Ross and Young opted to use LED screens for the production's video display rather than projection to preserve the rich colors of the video content. Young explains, "Because the show's set is entirely LED, we could use colors and tones that we haven't been able to achieve with projection. The brightness of the screens can compete with onstage lighting so we could create video content such as dark brown brick or extremely dark blue night skies and moonlit gardens. If this was being done with projection, all of this would have been washed out unless the stage was practically pitch black."

Ross agrees, "It was clear from day one this would be a bright Broadway musical, so projection was never an option, it had to be LED. Scott wanted to clad the set in something pink and he had the idea of using pink-tinted Perspex to cover all of the screens that form the set."

Ross and Young saw an immediate opportunity in the material, "The stage is made up of two huge curved LED screens with various sliding panels and six LED screen legs that go into the wings," says Ross. "We realized that by cladding the screens in specific pink Perspex it would take away the LEDs' harshness in the intimate theatre environment. It would also allow us to run the LED processors at a much higher level, giving us banding-free, rich color. This ensures that despite the large amount of LED and video, the whole set feels magical and not digital."

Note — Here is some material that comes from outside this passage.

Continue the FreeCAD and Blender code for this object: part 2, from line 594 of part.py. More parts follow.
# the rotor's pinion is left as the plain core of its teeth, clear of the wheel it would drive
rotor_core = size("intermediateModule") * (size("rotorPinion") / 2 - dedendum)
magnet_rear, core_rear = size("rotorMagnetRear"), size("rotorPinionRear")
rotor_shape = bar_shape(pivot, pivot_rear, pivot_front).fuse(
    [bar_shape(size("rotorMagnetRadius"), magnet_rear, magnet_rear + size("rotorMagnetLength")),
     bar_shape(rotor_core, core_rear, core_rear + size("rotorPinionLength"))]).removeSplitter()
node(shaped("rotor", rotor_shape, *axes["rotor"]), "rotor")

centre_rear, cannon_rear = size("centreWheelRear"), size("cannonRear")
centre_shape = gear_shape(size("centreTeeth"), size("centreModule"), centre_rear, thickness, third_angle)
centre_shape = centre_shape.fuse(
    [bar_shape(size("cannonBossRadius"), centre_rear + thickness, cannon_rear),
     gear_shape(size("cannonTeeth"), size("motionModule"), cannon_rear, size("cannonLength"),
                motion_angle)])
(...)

Young continues, "For the more surreal moments we use video content to represent the characters' psychology. For example, Janis -- the 'art freak' of the show: her scenes are hand-drawn with streaky markers and everything feels rough and unpolished. When our 'Queen Plastic' Regina is still the most popular girl in school, her 'video worlds' are very pink and sparkly. However, later in the show when she's seeking her revenge for her social exile, we shift into a 'Bond' inspired world which, while maintaining her color, is less pretty, more stark, and holds a harsh and aggressive energy."

Mean Girls opened at the August Wilson Theatre in New York on April 8. The show's creative team includes Casey Nicholaw (director/choreographer), Tina Fey (book), Nell Benjamin (lyrics), Jeff Richmond (music), Scott Pask (set design), Gregg Barnes (costume design), Kenneth Posner (lighting design), Brian Ronan (sound design), and Finn Ross and Adam Young (video design).